Wednesday, February 5, 2020

On Being a Student of the Game

There's an American sports term that's frequently applied to players who take the time to learn the nuances of their particular sport: "a student of the game". The term basically means that the player understands all aspects of a particular sport, and uses it to their advantage.* The hidden implication, however, is that the particular player in question succeeds because of their applied knowledge rather than their raw physical skills.

I was thinking of this when I was in yet another Scarlet Monastery run on Cardwyn the other day. For myself --and likely a lot of other people-- WoW Classic is familiar and comfortable. You don't have to have top flight physical skills to do a passable job as DPS in a dungeon, and due to how the data structures were configured for Vanilla (and now Classic), the abilities of bosses in both dungeons and raids were somewhat limited compared to, say, Wrath onward. For a person like me, who now qualifies for membership in the AARP**, this is a good thing.

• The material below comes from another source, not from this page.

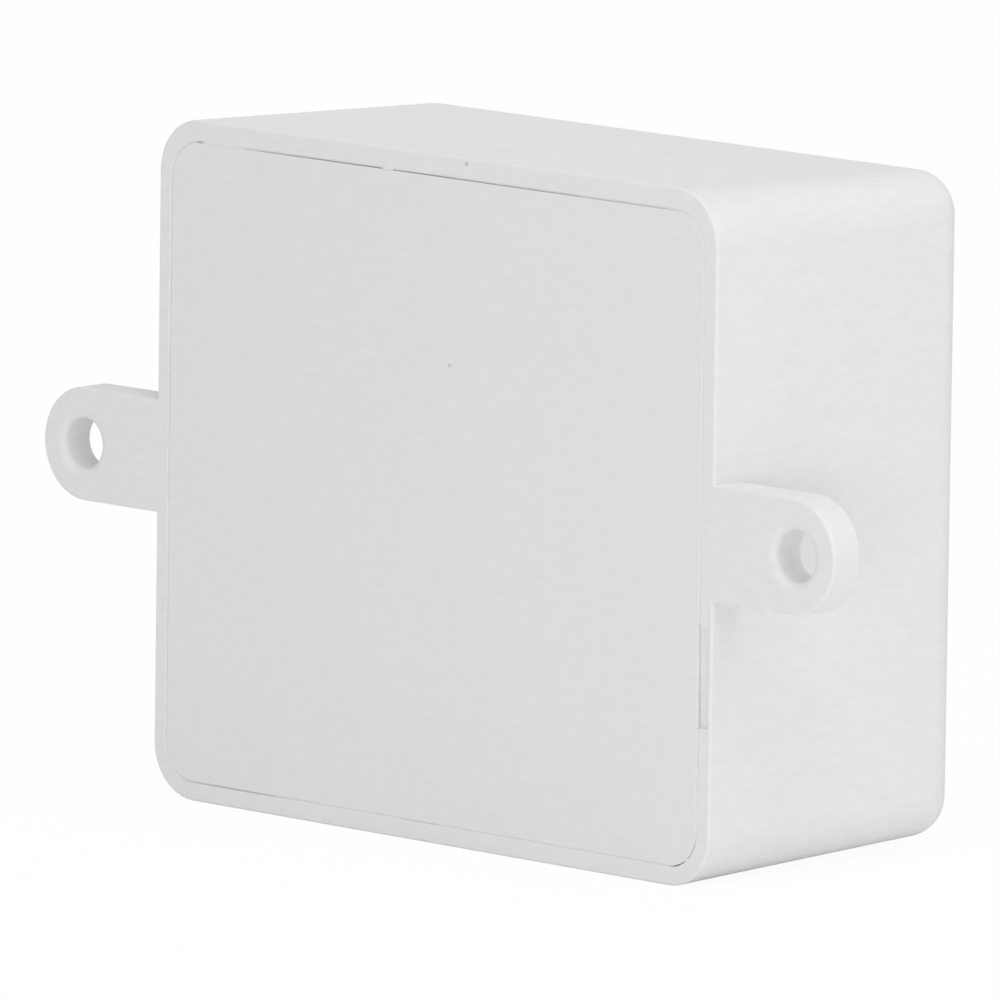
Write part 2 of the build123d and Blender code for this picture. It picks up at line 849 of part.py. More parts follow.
# Relay coil former and winding
with BuildPart() as relay_bobbin:
    for low, high in (
        (yoke_top_of_foot, lower_flange_top),
        (upper_flange_bottom, upper_flange_top),
    ):
        slab(around(coil_x, coil_flange), (low, high), around(relay_z, coil_flange))
    rods([(coil_x, relay_z)], (yoke_top_of_foot, upper_flange_top), coil_tube_radius)
    rods(
        [(coil_x, relay_z)],
        (yoke_top_of_foot, upper_flange_top),
        core_radius + running_clearance,
        mode=Mode.SUBTRACT,
    )
save(relay_bobbin, "relay_bobbin")

with BuildPart() as relay_winding:
    rods([(coil_x, relay_z)], (lower_flange_top, upper_flange_bottom), winding_radius)
    rods(
        [(coil_x, relay_z)],
        (lower_flange_top, upper_flange_bottom),
        coil_tube_radius + running_clearance,
        mode=Mode.SUBTRACT,
    )
save(relay_winding, "relay_winding")

# Relay armature, lying over the core, and the moving blade on its free end
with BuildPart() as relay_armature:
    slab(
        (coil_x - core_head_radius - blade_thickness, blade_start),
        (armature_bottom, armature_top),
        around(relay_z, armature_width),
    )
save(relay_armature, "relay_armature")

with BuildPart() as relay_moving_blade:
    slab(
        (blade_start, blade_end),
        (rivet_y - blade_tail, armature_top),
        around(relay_z, blade_width),
    )
    with BuildSketch(Plane.YZ.offset(blade_start - rivet_height)):
        with Locations((rivet_y, relay_z)):
            Circle(rivet_radius)
    extrude(amount=2 * rivet_height + blade_thickness)
save(relay_moving_blade, "relay_moving_blade")

# Fixed contacts: the one the blade rests on, and the one it closes on
for name, blade_x, face, reach in (
    ("relay_resting_contact", resting_blade_x, resting_face, -fixed_rivet_height),
    ("relay_closing_contact", closing_blade_x, closing_face, fixed_rivet_height),
):
    with BuildPart() as fixed_contact:
        slab(
            around(blade_x, blade_thickness),
            (relay_base_top, rivet_y + rivet_radius),
            around(relay_z, blade_width),
        )
        with BuildSketch(Plane.YZ.offset(face)):
            with Locations((rivet_y, relay_z)):
                Circle(rivet_radius)
        extrude(amount=reach)
        rods([(blade_x, relay_z)], (tail_y, relay_base_top), relay_pin_radius)
    save(fixed_contact, name)

with BuildPart() as relay_pins:
    rods(relay_pins_at, (tail_y, relay_base_top), relay_pin_radius)
save(relay_pins, "relay_pins")

# Boxed parts beside the relay
for name, x, z, thickness, length, height, leads in (
    ("film_capacitor", film_x, film_z, film_thickness, film_length, film_height, film_leads),
    ("fuse", fuse_x, fuse_z, fuse_thickness, fuse_length, fuse_height, fuse_leads),
):
    with BuildPart() as boxed:
        slab(
            around(x, thickness),
            (board_front + standoff, board_front + standoff + height),
            around(z, length),
        )
        fillet(boxed.edges(), radius=box_edge)
        rods(leads, (tail_y, board_front + standoff + box_edge), lead_radius)
    save(boxed, name)

# Varistor: an upright disc on two leads
with BuildPart() as varistor:
    varistor_y = board_front + 2 * standoff + varistor_radius
    with BuildSketch(Plane.YZ.offset(varistor_x - varistor_thickness / 2)):
        with Locations((varistor_y, varistor_z)):
            Circle(varistor_radius)
    extrude(amount=varistor_thickness)
    fillet(varistor.edges().filter_by(GeomType.CIRCLE), radius=varistor_thickness / 3)
    rods(varistor_leads, (tail_y, varistor_y), lead_radius)
save(varistor, "varistor")

# Supply transformer: ferrite frame, coil former with pin rails, and winding
core_bottom = board_front + rail_height
core_roof = core_bottom + core_height
window_low = core_bottom + core_yoke
window_high = core_roof - core_yoke
window_outer = core_width / 2 - core_outer_leg
former_low = window_low + bobbin_fit
former_high = window_high - bobbin_fit
tube_x = core_centre_leg + 2 * (bobbin_fit + bobbin_wall)
tube_z = core_depth + 2 * (bobbin_fit + bobbin_wall)
with BuildPart() as transformer_core:
    slab(
        around(transformer_x, core_width),
        (core_bottom, core_roof),
        around(transformer_z, core_depth),
    )
    for side in (-1, 1):
        slab(
            sorted((
                transformer_x + side * core_centre_leg / 2,
                transformer_x + side * window_outer,
            )),
            (window_low, window_high),
            around(transformer_z, core_depth + overrun),
            mode=Mode.SUBTRACT,
        )
save(transformer_core, "transformer_core")

with BuildPart() as transformer_bobbin:
    flange_x = 2 * (window_outer - bobbin_fit)
    for low, high in (
        (former_low, former_low + bobbin_flange),
        (former_high - bobbin_flange, former_high),
    ):
        slab(around(transformer_x, flange_x), (low, high), around(transformer_z, bobbin_depth))
    slab(around(transformer_x, tube_x), (former_low, former_high), around(transformer_z, tube_z))
    slab(
        around(transformer_x, core_centre_leg + 2 * bobbin_fit),
        (former_low - overrun, former_high + overrun),
        around(transformer_z, core_depth + 2 * bobbin_fit),
        mode=Mode.SUBTRACT,
    )
    for side in (-1, 1):
        slab(
            around(transformer_x, core_width),
            (board_front, former_low + bobbin_flange),
            around(transformer_z + side * bobbin_pin_z, bobbin_rail),
        )
    rods(transformer_pins, (tail_y, board_front), lead_radius)
save(transformer_bobbin, "transformer_bobbin")

with BuildPart() as transformer_winding:
    slab(
        around(transformer_x, flange_x - 2 * bobbin_fit),
        (former_low + bobbin_flange, former_high - bobbin_flange),
        around(transformer_z, bobbin_depth - 2 * part_gap),
    )
    fillet(transformer_winding.edges().filter_by(Axis.Y), radius=part_gap)
    slab(
        around(transformer_x, tube_x),
        (former_low, former_high),
        around(transformer_z, tube_z),
        mode=Mode.SUBTRACT,
    )
save(transformer_winding, "transformer_winding")

# Round capacitors, with the rolled neck near the foot
input_can_place = (input_can_x, input_can_z)
output_can_place = (output_can_x, output_can_z)
for name, place, radius, height, leads in (
    ("input_capacitor", input_can_place, input_can_radius, input_can_height, input_can_leads),
    ("output_capacitor", output_can_place, output_can_radius, output_can_height, output_can_leads),
):
    with BuildPart() as can:
        foot = board_front + standoff
        rods([place], (foot, foot + height), radius)
        fillet(can.edges().group_by(Axis.Y)[-1], radius=can_edge)
        neck = foot + 2 * can_neck_height
        with BuildSketch(layer(neck)):
            with Locations(place):
                Circle(radius + overrun)
                Circle(radius - can_neck, mode=Mode.SUBTRACT)
        extrude(amount=-can_neck_height, mode=Mode.SUBTRACT)
        rods(leads, (tail_y, foot), lead_radius)
    save(can, name)

# Chips on the solder side, with leads along both long edges
for name, x, z, lead_count in (
    ("converter_chip", transformer_x, transformer_z, converter_lead_count),
    ("bridge_rectifier", film_x, film_z, rectifier_lead_count),
):
    with BuildPart() as chip:
        slab(around(x, chip_length), (board_rear - chip_height, board_rear), around(z, chip_width))
        for i in range(lead_count):
            lead_x = x + ((i + 0.5) / lead_count - 0.5) * chip_length
            slab(
                around(lead_x, chip_lead_width),
                (board_rear - chip_lead_thickness, board_rear),
                around(z, chip_width + 2 * chip_lead_length),
            )
    save(chip, name)

# Radio board with its shield can
with BuildPart() as radio_board:
    slab(
        around(radio_x, radio_length),
        (board_front, board_front + radio_thickness),
        around(radio_z, radio_width),
    )
save(radio_board, "radio_board")

shield_x = radio_x - radio_length / 2 + shield_inset + shield_length / 2
shield_low = board_front + radio_thickness
with BuildPart() as radio_shield:
    slab(
        around(shield_x, shield_length),
        (shield_low, shield_low + shield_height),
        around(radio_z, shield_width),
    )
    fillet(radio_shield.edges().filter_by(Axis.Y), radius=2 * shield_wall)
    slab(
        around(shield_x, shield_length - 2 * shield_wall),
        (shield_low - overrun, shield_low + shield_height - shield_wall),
        around(radio_z, shield_width - 2 * shield_wall),
        mode=Mode.SUBTRACT,
    )
save(radio_shield, "radio_shield")

# Pairing switch: body on the board, plunger, and the button that reaches the front
with BuildPart() as switch_body:
    slab(around(switch_x, switch_size), (board_front, switch_top), around(switch_z, switch_size))
    rods(
        [(switch_x, switch_z)],
        (switch_top - switch_well, switch_top),
        plunger_radius + plunger_clearance,
        mode=Mode.SUBTRACT,
    )
    rods(switch_leads, (tail_y, board_front), lead_radius)
save(switch_body, "switch_body")

with BuildPart() as switch_plunger:
    rods([(switch_x, switch_z)], (plunger_bottom, plunger_top), plunger_radius)
save(switch_plunger, "switch_plunger")

with BuildPart() as pairing_button:
    rods([(switch_x, switch_z)], (button_flange_front, box_depth + button_stand), button_radius)
    fillet(pairing_button.edges().group_by(Axis.Y)[-1], radius=button_edge)
    rods(
        [(switch_x, switch_z)],
        (button_flange_front - button_flange, button_flange_front),
        button_radius + button_rim,
    )
    rods(
        [(switch_x, switch_z)],
        (plunger_top, button_flange_front - button_flange),
        button_stem_radius,
    )
save(pairing_button, "pairing_button")

# Lamp on the board and the light pipe that carries its light to the front
with BuildPart() as status_led:
    rods([(lamp_x, lamp_z)], (board_front, board_front + lamp_rim_height), lamp_radius + lamp_rim)
    rods([(lamp_x, lamp_z)], (board_front, lamp_top), lamp_radius)
    fillet(status_led.edges().group_by(Axis.Y)[-1], radius=lamp_radius - running_clearance)
    rods(lamp_leads, (tail_y, board_front), lead_radius)
save(status_led, "status_led")

with BuildPart() as light_pipe:
    rods([(lamp_x, lamp_z)], (pipe_rear, box_depth), pipe_radius)
    rods(
        [(lamp_x, lamp_z)],
        (cavity_front - pipe_collar_height, cavity_front),
        pipe_radius + pipe_collar,
    )
save(light_pipe, "light_pipe")

print("block top", block_top, "relay top", relay_top, "cavity front", cavity_front)
print("armature top", armature_top, "under the can's roof at", relay_top - relay_wall)
print("pivot", pivot_x, (leg_top + armature_bottom) / 2, relay_z)
print("clamp screws at z", clamp_z, "cage travel", cage_travel)
print("button at", switch_x, switch_z, "travel", button_travel)
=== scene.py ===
"""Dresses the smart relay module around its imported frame.

Lengths are in metres, and a length given in millimetres is multiplied by MM. X runs along the
ears, Z runs up and Y runs from the wall into the module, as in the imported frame.
"""

import json
import logging
import math
from dataclasses import dataclass, field
from enum import Enum

import bmesh
import bpy
from mathutils import Matrix, Vector


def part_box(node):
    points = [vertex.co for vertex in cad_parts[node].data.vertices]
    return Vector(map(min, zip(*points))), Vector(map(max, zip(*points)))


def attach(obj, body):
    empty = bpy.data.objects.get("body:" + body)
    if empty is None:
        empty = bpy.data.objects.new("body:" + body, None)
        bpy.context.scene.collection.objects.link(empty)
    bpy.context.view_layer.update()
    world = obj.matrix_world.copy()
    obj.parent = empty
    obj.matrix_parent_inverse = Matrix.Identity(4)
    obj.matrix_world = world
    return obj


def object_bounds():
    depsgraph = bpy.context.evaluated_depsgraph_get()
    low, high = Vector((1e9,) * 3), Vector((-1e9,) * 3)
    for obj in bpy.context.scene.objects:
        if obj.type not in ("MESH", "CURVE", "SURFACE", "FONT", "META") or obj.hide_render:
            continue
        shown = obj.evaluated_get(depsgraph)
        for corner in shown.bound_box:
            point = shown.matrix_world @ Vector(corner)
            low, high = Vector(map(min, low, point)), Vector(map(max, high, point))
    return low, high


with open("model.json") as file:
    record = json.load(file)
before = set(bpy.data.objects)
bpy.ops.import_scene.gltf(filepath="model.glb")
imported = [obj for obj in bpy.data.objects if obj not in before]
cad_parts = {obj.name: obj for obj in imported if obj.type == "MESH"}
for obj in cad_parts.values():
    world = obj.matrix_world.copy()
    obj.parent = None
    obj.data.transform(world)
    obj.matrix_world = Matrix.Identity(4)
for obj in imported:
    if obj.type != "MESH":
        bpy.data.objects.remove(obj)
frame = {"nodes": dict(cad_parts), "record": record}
cad_low, cad_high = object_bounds()

MM = 0.001
ROOT = "module"
log = logging.getLogger("relay_module")

Colour = tuple[float, float, float]
Point = tuple[float, float, float]
Spot = tuple[float, float]
Path2 = tuple[Spot, ...]
Socket = bpy.types.NodeSocket

WHITE = (1.0, 1.0, 1.0, 1.0)
WELD_DISTANCE = 1e-4
SCATTER_RADIUS = (1.0, 0.9, 0.8)
SCATTER_SCALE = 0.6 * MM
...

Dungeons such as the Scarlet Monastery instances reward tactical skill and not strictly physical skill. You don't have to rely upon an MMO mouse such as the Razer Naga and then attempting to master it.*** to do well in SM; you need to know which baddie to kill first in a pack, how to perform LOS pulls, and the order in which you kill Whitemane and Mograine. (For the record, it's Him -> Her -> Her -> Him.) None of that stresses your physical skills. And for that, I'm eternally grateful.

Given that I've been wearing bifocals for most of the past decade and that I now require a magnifying glass for soldering electronics, I've been acutely aware of the gradual decline in my physical skills. Games that require tons and tons of button mashing in rapid fire fashion, such as MOBAs**** or an action RPG such as Diablo III, make my fingers and wrist ache after a short time. Inadvertent screw-ups, such as being late to an interrupt, plague me more than before. But a game such as Classic is more forgiving of physical limitations, especially given that I picked up the game at 40.

From that perspective, less is more, and I can focus less on the mechanics and more of the game itself.

*This isn't to be confused with university classes such as "Coaching Basketball". For those who are skeptical, yes, this is a thing, particularly if your university major is in something such as "Physical Education" or "Sports Management". Charlie Coles, the late basketball coach at Miami University in Oxford, OH, loved to teach that class. And because Charlie was a morning person, he had that class scheduled as the first one of the day.

**American Association of Retired Persons. To be a member, you have to be age 50+. You get some discounts at certain places, but the AARP is most well known as a lobby for senior citizens' issues. It doesn't have the clout it did 20 years ago, but it still does have some political power.

***I'd love to have a Naga, but my wife would not be able to cope with all the buttons. We have a Steel Series Sensei Raw, and while I love the mouse my wife forced me to lock most of the mouse buttons because she would constantly bump the buttons while using the PC and screw up her screen. Before you point out there are different profiles for mice, I frequently play games with browers and whatnot running in the background --because there are plenty of times when I'm on the PC and she comes over and decides she wants to use it at a moment's notice-- so I discovered those profiles were pretty useless. So if I wanted to use a gaming mouse to the fullest, I'd need an entirely new PC, which is a LOT more than the cost of a mouse.

****An ex-coworker of mine is the father of a well known elite LoL player, and he told me once that his son figured he had only a few years to be at the top of his game due to the demand on the body, and that he'd likely be gone from playing competitively at the highest level by age 28. Even discounting the fact that his son was playing at the highest level in competitive LoL play, you'd figure that most of the top raiding guilds in MMOs such as WoW constantly tweak their raid lineups and "retire" people whose physical skills start to drop off in their 30s and 40s.